Петербургский театральный журнал
Блог «ПТЖ» — это отдельное СМИ, живущее в режиме общероссийской театральной газеты. Когда-то один из создателей журнала Леонид Попов делал в «ПТЖ» раздел «Фигаро» (Фигаро здесь, Фигаро там). Лене Попову мы и посвящаем наш блог.
16+

13 апреля 2014

ЧУДОТВОРЕЦ БЫЛ?

«Чудотворец» «Цеха свободных художников» по мотивам «Старухи» Даниила Хармса покинул сцену Камерного театра Малыщицкого. Спектакль скитается в поисках площадки: 13 апреля — в «Нашем театре», а потом?

«Чудотворец». По мотивам повести Д. Хармса «Старуха».
«Цехъ свободных художников».
Режиссер Александр Кладько.

Перефразируя Хармса:

…это мог бы быть рассказ о выпускниках мастерской Анатолия Праудина, которые живут в наше время и пробуют творить чудеса, но вынуждены съехать из театра. Союз с театром Малыщицкого не сложился, хотя стоит им только подстроиться под репертуарную политику, и сцена останется за ними, но — плоть от плоти Мастера — они этого не делают. Покорно или нет, — актеры съезжают из театра. В никуда.
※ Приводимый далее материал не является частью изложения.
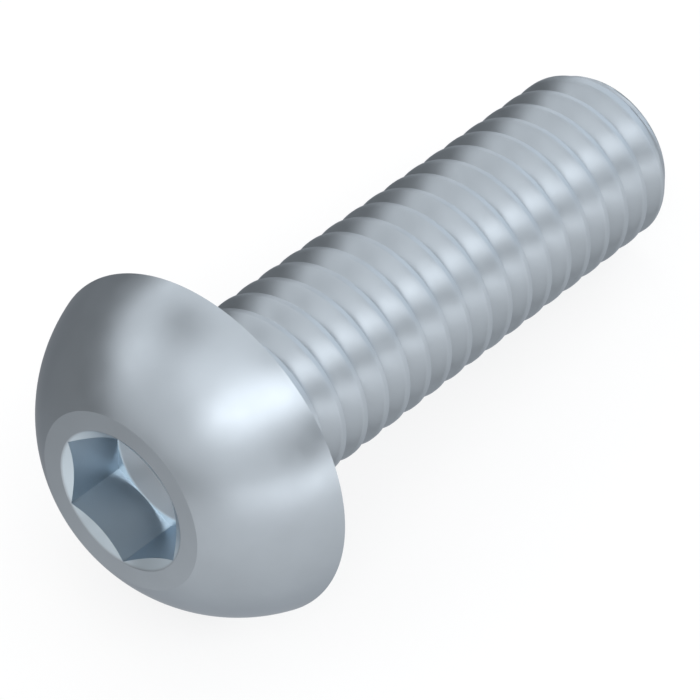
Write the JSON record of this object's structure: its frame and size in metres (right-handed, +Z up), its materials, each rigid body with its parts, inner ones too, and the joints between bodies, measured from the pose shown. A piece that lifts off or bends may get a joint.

Бесприютные и дерзкие, они из ничего измышляют площадки: играют в библиотеках, музеях, книжных магазинах. Играют бесплатно, при этом не теряя ни толики драйва и интеллекта, которыми по всему Питеру славились их выпускные работы. Они горды, преданы идее, они не жалуются. Но все знают, какая в Петербурге театральная «дедовщина». Как праудинцам выжить, откуда взять деньги, чтобы сохранить «Цехъ свободных художников», репетировать, выпускать новые спектакли? Ни «Скороход», ни Новая сцена Александринки, ни малые сцены МДТ, БТК, БалтДома не зовут этих «молодых и рассерженных» на свои подмостки. «Сегодня мы будем голодать», — записал Даниил Хармс 4 октября 1937 года. А 22 ноября: «Есть ли чудо? Вот вопрос, на который я хотел бы услышать ответ».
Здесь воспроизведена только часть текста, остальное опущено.